I’m afraid that to me, the absence of notes and index means it’s Not A Proper History Book, Nevertheless, if the aim of the series is to recruit new readers of history, it’s a laudable aim, and having picked this one up on Kindle while trying to find out more about Toussaint L’Ouverture, I thought it worth reviewing. I’d been reading and reviewing a lot of revolutionary history last year and this was one revolution I hadn’t got around to.


And as a first overview of events, it does its job. It soon becomes clear that this revolution shared the problems endemic to most revolutions, viz: people were clear what they wanted to get rid of but much less clear what they wanted to put in its place, different disaffected groups spent as long quarrelling with each other as they did opposing the establishment, who by contrast were completely focused on retaining their privileges, and the kind of men suited to leading and winning a revolution were not inevitably, or even often, the best men to run the country afterwards.


Yet this revolution did, after a fashion, succeed – independence was gained, though at a ruinous price in reparations, slavery was abolished, though the new leaders found that to keep agriculture going they needed to direct labour in a way that was fiercely resented, and a republic was created, though the difference between a king and a president for life with draconian powers was hard to discern. Presumably those who survived the appalling slaughters along the way thought it all worthwhile.


This could indeed make an enthralling story. It didn’t enthrall me, largely because it was all about events and seemed to miss out the people. But history is as much about people as events, and the heroes and villains of this story (generally the same person at different times) seldom came alive for me, because we simply weren’t given enough of their character and background. To give one example. Toussaint, at the beginning of the war, was a freedman in business (indeed, like many freedmen of colour in the island, he owned slaves himself). Quite late on, when discussing the different attitudes of Toussaint and Dessalines to the French (Toussaint basically wanted to reconcile and stay part of France, Dessalines wanted the French out on the first boat, or dead), the author observes, “It can be assumed that this stemmed from Dessalines’ background, which had been very different from Toussaint’s. Unlike Toussaint, Dessalines had still been a slave when the uprising broke out in 1791. Dessalines had been forged in the rebellion”.
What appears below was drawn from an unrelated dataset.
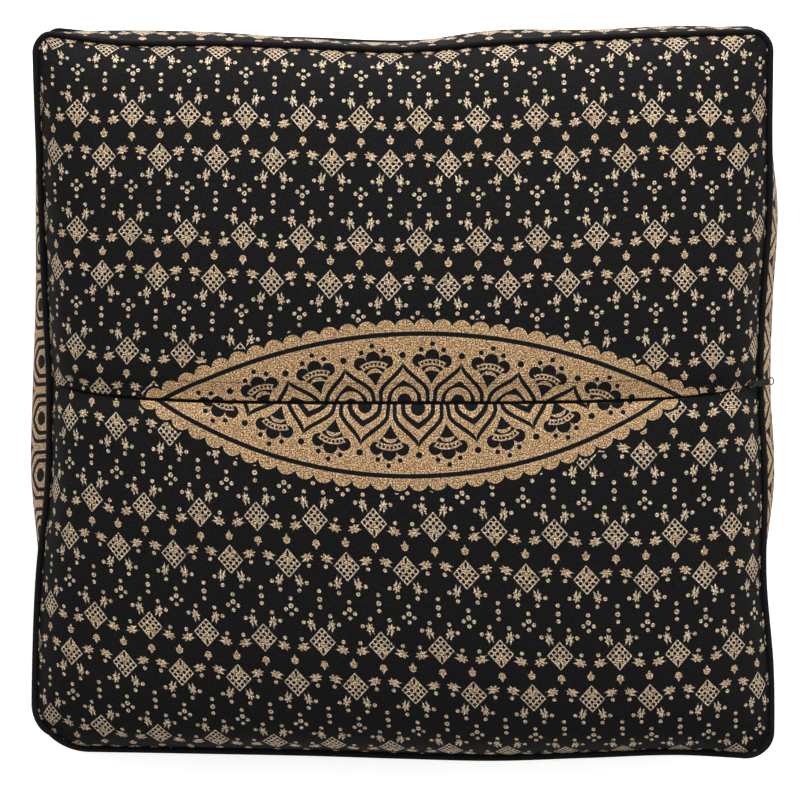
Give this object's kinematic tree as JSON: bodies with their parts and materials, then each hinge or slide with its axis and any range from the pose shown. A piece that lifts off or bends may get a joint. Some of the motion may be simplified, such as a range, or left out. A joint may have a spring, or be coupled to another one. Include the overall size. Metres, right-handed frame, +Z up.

This is such an important point that I marvel it was not made earlier; it explains a lot about why Dessalines was so much less forgiving. We are given a competent summary of events; we simply are not given enough information on the background of these and other leaders to grasp why events happened as they did.


Dessalines, like almost every other leader who came to power after the revolution, had himself made president for life, took dictatorial powers, directed labour and tended to respond to criticism by killing the critic. He also massacred his opponents, though to be fair the French had started that. He is unique among the hapless post-revolution leaders in actually having been assassinated and torn apart by an angry crowd; by the end he was about as popular as Saddam or Assad.


Nowadays, however, although “for the outside world, the person most associated with the revolution is Toussaint Louverture, and for good reason, in Haiti it is Jean-Jacques Dessalines”. This surprises Wellman; it doesn’t surprise me. For one thing, even dictators can get enveloped in a rosy glow of nostalgia when things don’t improve after their death. For another, it was in Dessalines’ time, after Toussaint’s death, that independence was actually declared and the name Haiti adopted. It was also in his time, and on his order, that Haiti’s white population was dispossessed and all but eliminated, which to people who had suffered slavery under them was probably an outcome more to their liking than the forgiving coexistence advocated by Toussaint. It is seldom that oppressed people newly come to power are ready to listen to the likes of Tutu and Mandela on that point.